I don't know if all of that mass would actually wind up in the resulting black hole -- I assume that the collapse of all that nitrogen and oxygen and such coreward would induce nuclear fusion and a supernova would blow some of the mass of what had been the Sol system outwards.
Yeah, sounds like most of the mass may get blown away before some of the remaining can collapse into a supermassive black hole.
Apparently this would have about five times the mass of "Scary Barbie".
https://en.wikipedia.org/wiki/AT_2021lwx
That's maybe a hundred million solar masses, and mindbleach is figuring that we're dealing with about five hundred million solar masses.
So assuming that the gas composition isn't a factor here, I'd guess that we'd probably wind up turning ourselves into the largest explosion that humanity has ever observed in the universe, as the nitrogen undergoes gravity-induced nuclear fusion.
EDIT: Actually. Hmm. There's some portion of hydrogen gas in the atmosphere. According to this, it's mostly in water vapor. It's not much:
https://byjus.com/question-answer/what-percentage-of-the-earths-atmosphere-is-hydrogen/
But I guess that it might be sufficient to start undergoing fusion prior to the nitrogen and blast most of the stuff apart prior to the nitrogen undergoing fusion.
Ditto for the carbon in the carbon dioxide, even if the hydrogen isn't enough.
With front-row seats.
Does this mean if we had a huge empty sphere in space, not around a star, (empty Dyson sphere) it could form a black hole with all the mass at the outside edge of the sphere?
So, something becomes a black hole when there's too much mass in too small a space.
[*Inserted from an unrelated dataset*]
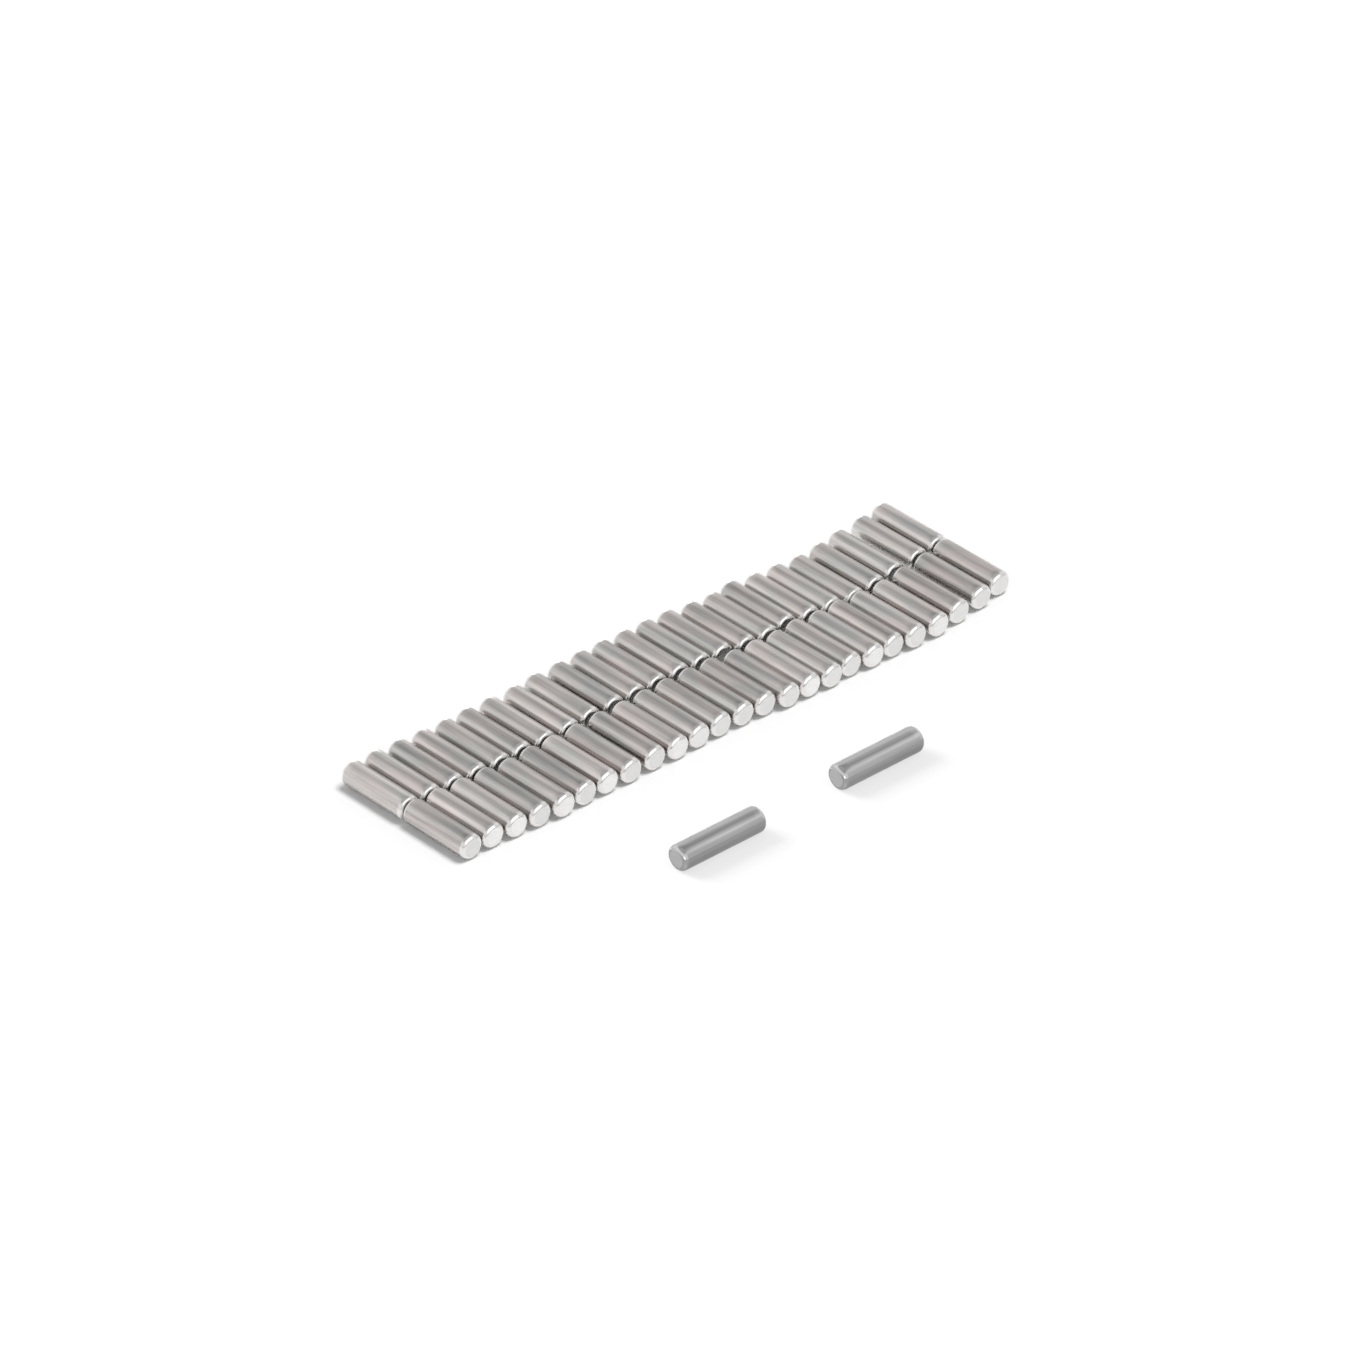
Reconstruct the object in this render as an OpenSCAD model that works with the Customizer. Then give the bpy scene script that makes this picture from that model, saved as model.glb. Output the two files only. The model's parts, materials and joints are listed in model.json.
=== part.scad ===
// Loose needle rollers for a needle roller bearing: two rows side by side, and two longer ones in front.
// Millimetres, Z up. Every roller lies on Z = 0, and the origin is under the middle of the whole set.
// A roller is a ground steel cylinder with two flat ends, and a small radius round each end.
// The rows run along X, so each row roller lies along Y. The loose rollers lie along X.

/* [Rollers] */
// Diameter of every roller
roller_d = 3; // [2:0.5:5]
// Length of a roller in the two rows
row_roller_l = 9.8; // [7.8:1:13.8]
// Length of each of the two loose rollers
loose_roller_l = 11.8; // [9.8:1:15.8]
// Radius round the edge of each flat end
edge_r = 0.55; // [0.1:0.05:0.6]

/* [Rows] */
// Rollers side by side in a row
columns = 25; // [8:1:27]
// Clearance between rollers that touch
touch_gap = 0.03; // [0.02:0.01:0.1]
// Widest gap between neighbours in a row
side_gap = 0.75; // [0.1:0.05:1]
// Widest gap between the ends of the two rows
seam_gap = 1; // [0.1:0.1:2]
// How far the rows wander along the rollers' axes
wander = 1.5; // [0:0.1:2]
// How far one roller may stand out of line with the next
unevenness = 0.12; // [0:0.02:0.2]
// Choice of the small random differences between rollers
seed = 98; // [1:1:99]

/* [Loose rollers] */
// Distance from where the rows meet to the loose rollers' axis
loose_y = 25.6; // [18:0.2:40]
// Distance between the loose rollers' near ends
loose_gap = 11.2; // [4:0.2:20]
// How far the pair lies to the left of the rows' middle
loose_left = 6.7; // [0:0.1:15]

/* [Hidden] */
row_steel = [0.66, 0.64, 0.62];
loose_steel = [0.7, 0.71, 0.72];
roller_r = roller_d / 2;
edge_steps = 4;

// Names of the nodes, counted from the left end of each row.
function two_digits(n) = str(n < 10 ? "0" : "", n);
function row_names(row) = [for (i = [1 : columns]) str(row, "_roller_", two_digits(i))];
back_names = row_names("back");
front_names = row_names("front");

// Small random differences, between -1 and 1, one list for each thing that varies.
function differences(count, turn) = rands(-1, 1, count, seed + turn);
x_differences = [differences(columns, 0), differences(columns, 100)];
y_differences = [differences(columns, 200), differences(columns, 300)];

// Stations along the rows: [share of the rows' length from the left end, share of the driving size].
// Neighbours stand a little apart on the left, touch right of the middle and open up at the right end.
side_gap_at = [
    [0, 0.22], [0.1, 0.1], [0.3, 0.45], [0.42, 0.2], [0.5, 0.2], [0.57, 0.01],
    [0.82, 0.01], [0.88, 0.55], [0.96, 1], [1, 0.35]
];
// The line where the rows meet: a shallow wave, then a bow towards the loose rollers near the right end.
wander_at = [
    [0, 0.26], [0.13, 0.06], [0.28, -0.08], [0.36, 0.2], [0.5, 0.24], [0.58, 0],
    [0.67, -0.44], [0.71, -0.18], [0.75, -0.46], [0.84, -0.97], [0.92, -0.3], [1, 0.24]
];
// The rows' ends touch at the left end and part in the middle.
seam_gap_at = [
    [0, 0.02], [0.08, 0.02], [0.17, 0.28], [0.29, 0.15], [0.34, 0.42], [0.54, 0.28], [0.585, 0.9],
    [0.63, 0.25], [0.71, 0.48], [0.79, 0.05], [0.84, 0.02], [0.9, 0.28], [0.96, 0.32], [1, 0.1]
];

function share(i) = i / (columns - 1);
function gap_after(i) = touch_gap + side_gap * lookup(i / (columns - 2), side_gap_at);
function column_x(i) = i == 0 ? 0 : column_x(i - 1) + roller_d + gap_after(i - 1);
// What a roller can move sideways without coming closer than touch_gap to a neighbour in either row.
function slack(i) = (min(gap_after(max(i - 1, 0)), gap_after(min(i, columns - 2))) - touch_gap) / 2;
function roller_x(row, i) = column_x(i) + slack(i) * x_differences[row][i];
function out_of_line(row, i) = unevenness * y_differences[row][i];
// The rows' near ends, Y = 0 where the rows would meet if they ran straight. Row 0 is the back row.
function back_end_y(i) = wander * lookup(share(i), wander_at) + out_of_line(0, i);
function seam(i) = touch_gap + seam_gap * lookup(share(i), seam_gap_at) + out_of_line(1, i) + unevenness;
function front_end_y(i) = back_end_y(i) - seam(i);
function roller_y(row, i) =
    row == 0 ? back_end_y(i) + row_roller_l / 2 : front_end_y(i) - row_roller_l / 2;

// The box round everything, which puts the origin under its middle.
rows_i = [0 : columns - 1];
left_x = min([for (row = [0, 1]) roller_x(row, 0)]) - roller_r;
right_x = max([for (row = [0, 1]) roller_x(row, columns - 1)]) + roller_r;
back_y = max([for (i = rows_i) roller_y(0, i)]) + row_roller_l / 2;
front_y = -loose_y - roller_r;
middle_x = (left_x + right_x) / 2;
middle_y = (back_y + front_y) / 2;
loose_middle_x = column_x(columns - 1) / 2 - loose_left;
loose_offset_x = (loose_gap + loose_roller_l) / 2;

// Half of a roller's section, from its axis outwards: a flat end, a rounded edge, then the ground side.
function edge_arc(y, from) = [
    for (k = [0 : edge_steps])
        let (a = from + 90 * k / edge_steps)
        [roller_r - edge_r + edge_r * cos(a), y + edge_r * sin(a)]
];

module needle_roller(length) {
    rotate_extrude($fn = 64)
        polygon(concat(
            [[0, -length / 2]],
            edge_arc(edge_r - length / 2, -90),
            edge_arc(length / 2 - edge_r, 0),
            [[0, length / 2]]
        ));
}

// A roller of the rows, lying along Y.
module row_roller(row, i) {
    color(row_steel)
        translate([roller_x(row, i) - middle_x, roller_y(row, i) - middle_y, roller_r])
            rotate([90, 0, 0])
                needle_roller(row_roller_l);
}

module back_roller(i) {
    row_roller(0, i);
}

module front_roller(i) {
    row_roller(1, i);
}

// A loose roller, lying along X, to the left (-1) or to the right (1).
module loose_roller(side) {
    color(loose_steel)
        translate([
            loose_middle_x + side * loose_offset_x - middle_x,
            -loose_y - middle_y,
            roller_r
        ])
            rotate([0, 90, 0])
                needle_roller(loose_roller_l);
}

for (i = rows_i) {
    back_roller(i);
    front_roller(i);
}
loose_roller(-1);  // loose_roller_left
loose_roller(1);  // loose_roller_right
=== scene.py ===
"""Looks for a set of loose needle rollers: two rows side by side, and two longer rollers in front.

Every roller is turned anew from its own profile, with worked end faces and nicked edges, and takes the
place of its CAD solid. Lengths are in metres and angles in degrees, unless a name says otherwise.
"""

import json
import math
import random

import bmesh
import bpy
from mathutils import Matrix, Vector, noise


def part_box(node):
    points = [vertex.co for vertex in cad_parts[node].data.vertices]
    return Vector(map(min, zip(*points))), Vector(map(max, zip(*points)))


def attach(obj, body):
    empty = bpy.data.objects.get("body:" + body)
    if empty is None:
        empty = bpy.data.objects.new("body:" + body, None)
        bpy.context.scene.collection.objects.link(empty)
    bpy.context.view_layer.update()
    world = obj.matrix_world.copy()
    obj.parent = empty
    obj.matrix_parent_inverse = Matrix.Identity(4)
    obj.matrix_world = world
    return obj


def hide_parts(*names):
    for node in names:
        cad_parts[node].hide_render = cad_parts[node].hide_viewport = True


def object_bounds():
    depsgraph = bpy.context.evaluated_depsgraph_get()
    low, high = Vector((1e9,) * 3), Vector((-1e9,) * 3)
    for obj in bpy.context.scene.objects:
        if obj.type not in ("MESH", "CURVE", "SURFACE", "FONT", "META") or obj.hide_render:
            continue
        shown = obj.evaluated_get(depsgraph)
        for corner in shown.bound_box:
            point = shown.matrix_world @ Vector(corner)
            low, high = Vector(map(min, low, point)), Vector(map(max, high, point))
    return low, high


MM = 0.001

# Camera
VIEW_AZIMUTH = -42.2
VIEW_ELEVATION = 32.9
VIEW_DISTANCE = 1081.08 * MM
AIM = Vector((-0.59, 8.19, 0.09)) * MM  # from the middle of the object's box
LENS_MM = 264.7
SENSOR_MM = 36
CLIP = (0.01, 20)

# Rollers
SIDES = 96
EDGE_RADIUS = 0.55 * MM
EDGE_STEPS = 7
FACE_RINGS = (0.25, 0.5, 0.75, 0.92)
BODY_RINGS = 12
EDGE_SPREAD = 0.03 * MM  # how far edge radii differ from roller to roller
FACE_DISH = 0.012 * MM
DIFFERENCES_SEED = 11
LOOSE_TONES = (0.98, 1.02)  # darkest and lightest of the loose rollers
ROW_TONES = (0.9, 1.08)
SEAM_PAINTED_SHADE = 0.78  # painted shade: the ends that face the other row are darkened, as they lie in shade in the gap between the rows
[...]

For a given amount of mass, that's the Schwarzschild radius:
https://en.wikipedia.org/wiki/Schwarzschild_radius
A Dyson sphere would need to avoid collapsing its matter into something smaller than the Schwarzschild radius; if it did, then it would become a black hole. If they don't collapse, then no.
I don't know how Dyson spheres are supposed to avoid gravitational collapse.
goes looking
Okay. Looks like what they do is to basically consist of a bunch of solid satellites that are in orbit but don't collide. They aren't actually a single solid object; the name is something of a misnomer:
https://en.wikipedia.org/wiki/Dyson_sphere
https://old.reddit.com/r/AskScienceFiction/comments/zqg6e/is_a_dyson_sphere_actually_possible_or_would_it/
But a solar-system-sized sphere of gas can't do that, because you can't keep the orbits of the gas from smacking into each other.